* SOURCE MATERIAL *
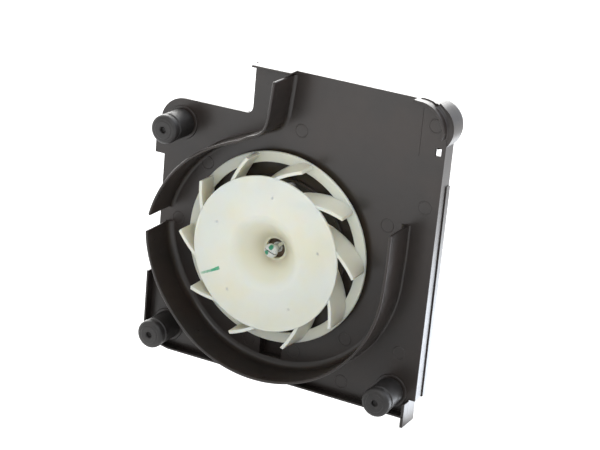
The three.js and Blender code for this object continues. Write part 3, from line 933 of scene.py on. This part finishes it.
    def ribs(self, sizes):
        upright = [brick((x - 1, x + 1), RIB_DEPTH, (low, TOP - 2), 0.3) for x, low in ((0, 51), (61, 70))]
        spokes = [swung(brick((51, 88), RIB_DEPTH, (-1, 1), 0.3), angle) for angle in (30, 150, 228, 312)]
        boss = [(0, 1.2, 0), (5, 1.2, 0), (5, 8, 0.4), (1.9, 8, 0.3), (1.9, 3.3, 0), (0, 3.3, 0)]
        bosses = [spun(boss, False, 40, centre=polar(BOSS_RING_R, angle)) for angle in (30, 150, 270)]
        return united([*upright, *spokes, *bosses, self.window_box()])

    def window_box(self):
        """Open shell behind the window."""
        bm = brick((-10.3, 10.3), (1.2, 10), (-86.1, -70.5), 0)
        front = [face for face in bm.faces if face.normal.y < -0.5]
        bmesh.ops.inset_individual(bm, faces=front, thickness=1.5)
        bmesh.ops.translate(bm, verts=front[0].verts, vec=(0.0, 7.3, 0.0))
        rounded_edges(bm, 0.3, 2)
        return bm

    def pins(self, sizes):
        shells = []
        for centre in DAMPERS.values():
            pin = [(0, 1, 0), (4, 1, 0), (4, PIN_TIP, 0.8), (0, PIN_TIP, 0)]
            seat = [(3, 1, 0), (SEAT_R, 1, 0), (SEAT_R, -1, 0.5), (3, -1, 0)]
            shells += [spun(pin, closed=False, steps=32, centre=centre), spun(seat, steps=64, centre=centre)]
        return united(shells)

    def marks(self, sizes):
        """Low round marks that the ejector pins left on the floor."""
        places = (
            (-62.5, 48), (-83.2, 1.7), (18.4, -75.6), (-18.4, -75.6), (57.2, -56.2), (57.6, -88.4),
            (99.3, -55.4), (80.1, 34), (106, 52.8), (107.3, 110.5), (9.1, 86.6),
        )
        outline = [(4.1, 0.3, 0), (4.35, -0.22, 0.1), (4.95, -0.22, 0.1), (5.2, 0.3, 0)]
        rings = [spun(outline, steps=40, centre=place, arcs=2) for place in places]
        return united([*rings, brick((96.9, 97.6), (-0.3, 0.6), (88, 121), 0.12)])


class FAN_OT_dampers(bpy.types.Operator):
    """Three rubber dampers with a grooved cap"""

    bl_idname = "fan.dampers"
    bl_label = "Dampers"

    def execute(self, context):
        black = rubber("damper_rubber", tuple(context.scene.fan_finish.rubber))
        for name, centre in DAMPERS.items():
            low, high = box_of(name)
            tip = low.y
            reach = (high.x - low.x) / 2
            outline = [
                (0.0, tip + 3.2, 0),
                (2.2, tip + 3.2, 0.4),
                (2.2, tip + 0.7, 0.3),
                (2.9, tip + 0.05, 0.25),
                (6.3, tip + 0.05, 0.3),
                (6.8, tip + 0.55, 0.25),
                (8.2, tip + 0.55, 0.6),
                (reach - 0.3, tip + 1.9, 1.0),
                (reach, tip + 5.9, 0.7),
                (reach - 1.5, tip + 6.5, 0.35),
                (reach - 1.5, tip + 8.0, 0.35),
                (reach - 0.5, tip + 8.7, 0.5),
                (reach - 0.3, -1.3, 0.5),
                (4.3, -1.3, 0),
                (4.3, PIN_TIP - 0.3, 0),
                (0.0, PIN_TIP - 0.3, 0),
            ]
            bm = spun(outline, False, 72, centre=centre)
            piece(name + "_rubber", bm, black, "housing", (name,))
        return {"FINISHED"}


class FAN_OT_wheel(bpy.types.Operator):
    """Front disc with funnel, rear ring, blades and hub"""

    bl_idname = "fan.wheel"
    bl_label = "Wheel"

    def execute(self, context):
        sizes = context.scene.fan_wheel
        plastic = wheel_plastic(context.scene.fan_finish)
        parts = (
            ("impeller_disc", self.disc(sizes), ("impeller",)),
            ("impeller_ring", self.ring(sizes), ()),
            ("impeller_blades", self.blades(sizes), ()),
            ("impeller_hub_spokes", self.spokes(), ()),
            ("impeller_gate_marks", self.gate_marks(), ()),
        )
        for name, bm, replaced in parts:
            piece(name, bm, plastic, "rotor", replaced)
        return {"FINISHED"}

    def disc(self, sizes):
        front = DISC_FACE
        back = front + 2.0
        f = sizes.funnel
        outline = [
            (sizes.disc, front, 0.55),
            (f + 1.5, front, 2.6),
            (f - 3.2, front + 3.0, 1.6),
            (11.2, -8.4, 1.6),
            (9.0, HUB_FRONT, 0.8),
            (sizes.bore, HUB_FRONT, 0.35),
            (sizes.bore, HUB_BACK, 0),
            (12.4, HUB_BACK, 0.8),
            (15.0, -8.0, 1.5),
            (f - 1.4, back + 2.6, 1.5),
            (f + 2.6, back, 2.0),
            (sizes.disc, back, 0.3),
        ]
        return spun(outline, steps=144, arcs=5)

    def ring(self, sizes):
        outline = [
            (sizes.ring_inner, RING_FRONT, 0.35),
            (sizes.radius, RING_FRONT, 0.7),
            (sizes.radius, RING_BACK, 0.35),
            (sizes.ring_inner, RING_BACK, 0.35),
        ]
        return spun(outline, steps=160, arcs=4)

    def blades(self, sizes):
        step = 360.0 / sizes.blades
        return united(swung(self.blade(sizes), FIRST_BLADE + i * step) for i in range(sizes.blades))

    def blade(self, sizes):
        """One blade on a logarithmic spiral, thinner towards its root and fuller towards the ring."""
        tip, root, slope, steps = 68.6, 42.0, 0.743, 22
        limit = sizes.radius - 0.1
        inner, outer, swell = [], [], []
        for i in range(steps + 1):
            share = i / steps
            radius = tip + (root - tip) * share
            angle = math.log(tip / radius) / slope
            normal = angle + 0.5 * math.pi - math.atan(slope)
            across = Vector((math.cos(normal), 0.0, math.sin(normal)))
            middle = Vector((math.cos(angle), 0.0, math.sin(angle))) * radius
            half = sizes.blade * (1 - 0.45 * share**3) / 2
            for side, away in ((inner, -half), (outer, half)):
                point = middle + across * away
                side.append(point * min(1.0, limit / point.length))
            swell.append(across * sizes.swell * (1 - math.exp(-share / 0.07)) * (1 - 0.45 * share))
        outline = outer + inner[::-1]
        moves = swell + [Vector((0.0, 0.0, 0.0))] * len(inner)
        return self.grown(outline, moves, DISC_FACE + 0.5, RING_BACK - 0.5)

    @staticmethod
    def grown(outline, moves, y0, y1, rows=5):
        """A closed outline drawn out from y0 to y1, each of its points drifting by its own move."""
        bm = bmesh.new()
        place = bm.verts.layers.int.new("place")
        verts, _ = chain(bm, [(p.x, y0, p.z) for p in outline], closed=True)
        for i, vert in enumerate(verts):
            vert[place] = i
        region = bmesh.ops.contextual_create(bm, geom=bm.edges[:])["faces"]
        for row in range(1, rows + 1):
            share = row / rows
            inner = region if row > 1 else []
            grown = bmesh.ops.extrude_face_region(bm, geom=region)["geom"]
            bmesh.ops.delete(bm, geom=inner, context="FACES_ONLY")
            region = [item for item in grown if isinstance(item, bmesh.types.BMFace)]
            for vert in (item for item in grown if isinstance(item, bmesh.types.BMVert)):
                vert.co = outline[vert[place]] + moves[vert[place]] * share**1.6
                vert.co.y = y0 + (y1 - y0) * share
        bmesh.ops.recalc_face_normals(bm, faces=bm.faces)
        rounded_edges(bm, 0.28, 2)
        return bm

    def spokes(self):
        """Two short bars across the bore, behind the spindle's prongs."""
        y = (HUB_FRONT - 0.3, HUB_BACK - 0.1)
        return united(swung(brick((3.2, 7.6), y, (-1.1, 1.1), 0.25), angle) for angle in (45, 225))

    def gate_marks(self):
        """Five small nubs that moulding left on the disc."""
        front = DISC_FACE
        outline = [
            (0, front - 0.14, 0),
            (0.6, front - 0.14, 0.2),
            (1.2, front + 0.05, 0),
            (1.2, front + 0.3, 0),
            (0, front + 0.3, 0),
        ]
        return united(spun(outline, False, 20, centre=polar(42, 14.5 + 72 * i)) for i in range(5))


class FAN_OT_spindle(bpy.types.Operator):
    """Split spindle whose two prongs hold the hub"""

    bl_idname = "fan.spindle"
    bl_label = "Spindle"

    def execute(self, context):
        nylon = spindle_plastic(context.scene.fan_finish)
        tip = SPINDLE_LOW.y
        base = SPINDLE_HIGH.y
        prong = [
            (0, tip, 0),
            (3.4, tip, 0.9),
            (5.0, tip + 1.9, 0.6),
            (5.0, tip + 4.1, 0.5),
            (2.9, tip + 4.4, 0.2),
            (2.9, -4.0, 0),
            (0, -4.0, 0),
        ]
        halves = []
        for side in (1, -1):
            half = spun(prong, False, 48)
            bmesh.ops.bisect_plane(
                half,
                geom=half.verts[:] + half.edges[:] + half.faces[:],
                plane_co=(0, 0, 0.5 * side),
                plane_no=(0, 0, side),
                clear_inner=True,
            )
            bmesh.ops.holes_fill(half, edges=[edge for edge in half.edges if edge.is_boundary])
            rounded_edges(half, 0.15, 2, 60)
            halves.append(swung(half, SLIT_ANGLE))
        foot = [
            (1.8, -5.0, 0),
            (2.8, -5.0, 0),
            (2.8, -2.6, 0.2),
            (3.8, -2.6, 0.3),
            (3.8, base, 0.3),
            (1.8, base, 0),
        ]
        halves.append(spun(foot, steps=64))
        piece("wheel_spindle_split", united(halves), nylon, "rotor", ("wheel_spindle",))
        return {"FINISHED"}


class FAN_OT_motor(bpy.types.Operator):
    """Motor, its carrier and the fasteners on the back"""

    bl_idname = "fan.motor"
    bl_label = "Motor"

    def execute(self, context):
        finishes = context.scene.fan_finish
        housing = bpy.data.materials["housing_plastic"]
        black = bpy.data.materials["damper_rubber"]
        steel = metal("zinc_steel", (0.62, 0.63, 0.65), 0.34)
        brass = metal("turned_brass", (0.75, 0.56, 0.27), 0.3)
        bronze = metal("sintered_bronze", (0.5, 0.31, 0.15), 0.5, 0.3, 0.03)
        # rotor cup paint, made brown as painted shade: it stands for the shadowed inside of the hub that
        # shows through the bore
        cup_paint_and_hub_shade = moulded_plastic("rotor_paint_and_hub_shade", (0.12, 0.08, 0.05), 0.55, 0.8, 0.02)
        ferrite = moulded_plastic("magnet_ferrite", (0.05, 0.048, 0.046), 0.62, 0.25, 0.03)
        nylon = moulded_plastic("nylon_natural", (0.74, 0.71, 0.62), 0.42, 0.5, 0.015)
        case = moulded_plastic("motor_case", (0.038, 0.036, 0.034), 0.5, 0.3, 0.02)
        chip = moulded_plastic("component_epoxy", (0.022, 0.022, 0.024), 0.45, 0.3, 0.02)
        finer = (
            ("motor_carrier", housing, "housing_plastic", 0.3),
            ("motor_base", case, "case_plastic", 0.3),
            ("rotor_cup", cup_paint_and_hub_shade, "rotor_steel", 0.2),
            ("connector_socket", nylon, "nylon_natural", 0.15),
        )
        for node, material, slot, edge in finer:
            refined(node, material, edge)
        for i in range(1, 4):
            refined(f"grommet_{i}", black, 0.2)
            refined(f"motor_screw_{i}", steel, 0.12)
            refined(f"carrier_screw_{i}", steel, 0.12)
        kept = {
            "rotor_magnet": ferrite,
            "rotor_shaft": steel,
            "thrust_washer": nylon,
            "shaft_clip": steel,
            "bearing_tube": brass,
            "bearing_front": bronze,
            "bearing_rear": bronze,
            "stator_core": laminated_metal(),
            "insulator_front": nylon,
            "insulator_rear": nylon,
            "motor_board": circuit_board(),
            "hall_sensor": chip,
            "driver_chip": chip,
        }
        wire = copper_winding()
        kept.update({f"coil_{i}": wire for i in range(1, 7)})
        kept.update({f"connector_pin_{i}": steel for i in range(1, 4)})
        for node, material in kept.items():
            slots = frame["nodes"][node].data.materials
            slots.clear()
            slots.append(material)
        return {"FINISHED"}


class FAN_PT_builder(bpy.types.Panel):
    """Buttons for the fan unit's pieces"""

    bl_idname = "FAN_PT_builder"
    bl_label = "Fan Unit"
    bl_space_type = "VIEW_3D"
    bl_region_type = "UI"
    bl_category = "Fan Unit"

    def draw(self, context):
        for operator in OPERATORS:
            self.layout.operator(operator.bl_idname)


SETTINGS = {
    "fan_housing": FanHousingSettings,
    "fan_wheel": FanWheelSettings,
    "fan_finish": FanFinishSettings,
    "fan_stage": FanStageSettings,
}
OPERATORS = (FAN_OT_stage, FAN_OT_housing, FAN_OT_dampers, FAN_OT_wheel, FAN_OT_spindle, FAN_OT_motor)


def register():
    for kind in (*SETTINGS.values(), *OPERATORS, FAN_PT_builder):
        bpy.utils.register_class(kind)
    for name, kind in SETTINGS.items():
        setattr(bpy.types.Scene, name, bpy.props.PointerProperty(type=kind))


def unregister():
    for name in SETTINGS:
        delattr(bpy.types.Scene, name)
    for kind in (*SETTINGS.values(), *OPERATORS, FAN_PT_builder):
        bpy.utils.unregister_class(kind)


def main():
    register()
    for operator in OPERATORS:
        family, action = operator.bl_idname.split(".")
        getattr(getattr(bpy.ops, family), action)()


if __name__ == "__main__":
    main()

* TASK *
Pick out the lines above containing the word "finishes", then copy them.

* TASK SOLUTION *
The three.js and Blender code for this object continues. Write part 3, from line 933 of scene.py on. This part finishes it.
        finishes = context.scene.fan_finish